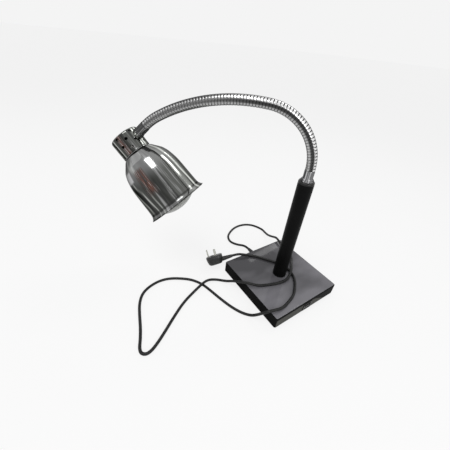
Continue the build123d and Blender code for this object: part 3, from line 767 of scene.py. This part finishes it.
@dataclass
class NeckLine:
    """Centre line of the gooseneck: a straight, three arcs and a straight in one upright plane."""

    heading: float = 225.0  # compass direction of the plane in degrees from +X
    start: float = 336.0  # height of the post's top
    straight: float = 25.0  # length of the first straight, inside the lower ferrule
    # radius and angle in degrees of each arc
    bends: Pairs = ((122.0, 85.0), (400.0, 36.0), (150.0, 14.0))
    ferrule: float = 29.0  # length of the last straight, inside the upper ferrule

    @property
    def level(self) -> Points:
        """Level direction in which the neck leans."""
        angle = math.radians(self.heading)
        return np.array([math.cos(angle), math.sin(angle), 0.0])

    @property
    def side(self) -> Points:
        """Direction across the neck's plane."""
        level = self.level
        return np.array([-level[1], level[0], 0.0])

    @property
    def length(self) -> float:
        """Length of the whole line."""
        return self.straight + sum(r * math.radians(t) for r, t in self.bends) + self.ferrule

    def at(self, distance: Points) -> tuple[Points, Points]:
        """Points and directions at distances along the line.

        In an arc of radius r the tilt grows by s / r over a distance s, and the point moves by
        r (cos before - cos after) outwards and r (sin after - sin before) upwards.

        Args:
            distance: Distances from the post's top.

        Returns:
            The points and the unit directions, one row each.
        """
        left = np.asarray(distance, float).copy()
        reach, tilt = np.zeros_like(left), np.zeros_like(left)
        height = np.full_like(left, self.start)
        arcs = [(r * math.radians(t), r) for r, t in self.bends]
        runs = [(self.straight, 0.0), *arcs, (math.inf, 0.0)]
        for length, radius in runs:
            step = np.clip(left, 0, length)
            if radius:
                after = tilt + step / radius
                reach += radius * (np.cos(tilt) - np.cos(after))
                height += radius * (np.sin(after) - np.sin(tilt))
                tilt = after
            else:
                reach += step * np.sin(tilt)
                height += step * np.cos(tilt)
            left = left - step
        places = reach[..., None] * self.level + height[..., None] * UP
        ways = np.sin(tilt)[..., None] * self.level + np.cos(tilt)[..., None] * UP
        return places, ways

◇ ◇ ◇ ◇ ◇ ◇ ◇

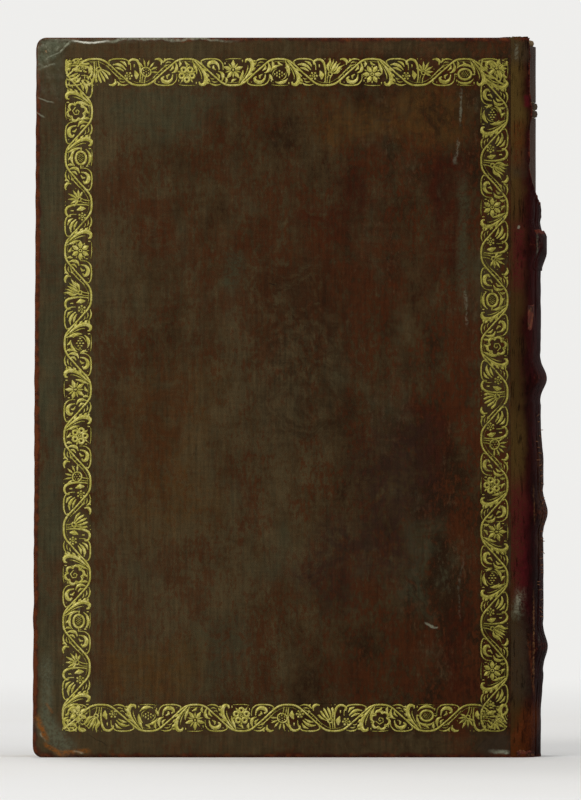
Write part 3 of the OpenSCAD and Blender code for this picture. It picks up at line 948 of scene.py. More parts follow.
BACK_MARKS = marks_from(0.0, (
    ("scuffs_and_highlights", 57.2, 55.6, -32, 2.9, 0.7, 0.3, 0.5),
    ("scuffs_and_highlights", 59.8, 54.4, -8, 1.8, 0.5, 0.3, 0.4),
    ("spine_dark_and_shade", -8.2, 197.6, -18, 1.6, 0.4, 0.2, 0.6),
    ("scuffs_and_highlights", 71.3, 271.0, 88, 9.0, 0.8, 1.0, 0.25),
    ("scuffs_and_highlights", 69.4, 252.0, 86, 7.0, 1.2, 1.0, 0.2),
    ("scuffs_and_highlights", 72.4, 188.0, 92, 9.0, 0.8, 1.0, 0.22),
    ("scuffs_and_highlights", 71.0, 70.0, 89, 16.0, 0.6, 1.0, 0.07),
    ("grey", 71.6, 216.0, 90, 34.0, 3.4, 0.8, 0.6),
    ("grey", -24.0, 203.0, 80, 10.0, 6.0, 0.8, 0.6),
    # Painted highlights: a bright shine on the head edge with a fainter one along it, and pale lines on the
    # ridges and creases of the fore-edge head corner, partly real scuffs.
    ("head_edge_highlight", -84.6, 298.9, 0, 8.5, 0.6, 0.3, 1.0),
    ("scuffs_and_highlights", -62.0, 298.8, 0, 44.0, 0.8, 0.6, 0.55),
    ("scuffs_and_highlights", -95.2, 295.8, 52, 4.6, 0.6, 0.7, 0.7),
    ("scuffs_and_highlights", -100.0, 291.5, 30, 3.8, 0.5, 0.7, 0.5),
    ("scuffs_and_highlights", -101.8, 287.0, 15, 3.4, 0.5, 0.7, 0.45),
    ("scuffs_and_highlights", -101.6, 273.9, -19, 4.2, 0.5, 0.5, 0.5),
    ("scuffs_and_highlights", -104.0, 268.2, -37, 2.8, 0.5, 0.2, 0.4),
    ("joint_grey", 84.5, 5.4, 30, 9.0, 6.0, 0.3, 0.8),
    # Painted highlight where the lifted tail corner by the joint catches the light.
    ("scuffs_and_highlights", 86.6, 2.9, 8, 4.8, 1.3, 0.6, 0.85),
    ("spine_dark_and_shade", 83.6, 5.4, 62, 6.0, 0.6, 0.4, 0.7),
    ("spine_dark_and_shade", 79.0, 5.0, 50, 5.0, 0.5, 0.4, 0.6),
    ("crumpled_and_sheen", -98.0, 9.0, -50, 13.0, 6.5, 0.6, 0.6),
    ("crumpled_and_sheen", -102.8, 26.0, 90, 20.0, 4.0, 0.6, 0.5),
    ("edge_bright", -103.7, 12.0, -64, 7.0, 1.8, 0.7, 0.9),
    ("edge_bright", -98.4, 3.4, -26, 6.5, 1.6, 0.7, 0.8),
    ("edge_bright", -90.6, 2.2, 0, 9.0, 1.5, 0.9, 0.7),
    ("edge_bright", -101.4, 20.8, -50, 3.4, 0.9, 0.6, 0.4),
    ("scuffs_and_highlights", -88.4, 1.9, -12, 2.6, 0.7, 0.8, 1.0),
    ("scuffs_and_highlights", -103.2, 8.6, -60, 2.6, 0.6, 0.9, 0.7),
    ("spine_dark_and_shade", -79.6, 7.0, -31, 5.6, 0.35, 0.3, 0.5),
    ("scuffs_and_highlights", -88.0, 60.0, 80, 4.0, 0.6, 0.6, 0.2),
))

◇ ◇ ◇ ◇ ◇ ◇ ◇

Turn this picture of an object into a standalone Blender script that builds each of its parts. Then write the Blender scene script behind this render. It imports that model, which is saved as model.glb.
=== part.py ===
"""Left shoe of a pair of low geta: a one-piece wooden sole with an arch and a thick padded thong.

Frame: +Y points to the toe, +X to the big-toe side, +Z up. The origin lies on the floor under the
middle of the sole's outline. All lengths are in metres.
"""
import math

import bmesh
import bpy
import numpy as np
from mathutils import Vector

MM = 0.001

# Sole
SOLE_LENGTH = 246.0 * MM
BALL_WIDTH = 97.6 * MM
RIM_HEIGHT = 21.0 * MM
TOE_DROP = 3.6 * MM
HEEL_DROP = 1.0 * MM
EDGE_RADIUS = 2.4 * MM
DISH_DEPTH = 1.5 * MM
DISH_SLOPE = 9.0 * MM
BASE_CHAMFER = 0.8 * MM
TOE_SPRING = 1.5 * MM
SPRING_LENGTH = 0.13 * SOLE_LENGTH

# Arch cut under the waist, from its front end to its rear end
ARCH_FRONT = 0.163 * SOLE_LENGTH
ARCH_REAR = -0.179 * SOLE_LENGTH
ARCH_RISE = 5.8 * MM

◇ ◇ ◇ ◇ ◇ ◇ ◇

**THE TASK**
Output the lines of the records above exactly as they appear, from the line containing "Continue the build123d" through the line containing "return np.array([math.cos(angle), math.sin(angle), 0.0])".

**FINAL RESULT**
Continue the build123d and Blender code for this object: part 3, from line 767 of scene.py. This part finishes it.
@dataclass
class NeckLine:
    """Centre line of the gooseneck: a straight, three arcs and a straight in one upright plane."""

    heading: float = 225.0  # compass direction of the plane in degrees from +X
    start: float = 336.0  # height of the post's top
    straight: float = 25.0  # length of the first straight, inside the lower ferrule
    # radius and angle in degrees of each arc
    bends: Pairs = ((122.0, 85.0), (400.0, 36.0), (150.0, 14.0))
    ferrule: float = 29.0  # length of the last straight, inside the upper ferrule

    @property
    def level(self) -> Points:
        """Level direction in which the neck leans."""
        angle = math.radians(self.heading)
        return np.array([math.cos(angle), math.sin(angle), 0.0])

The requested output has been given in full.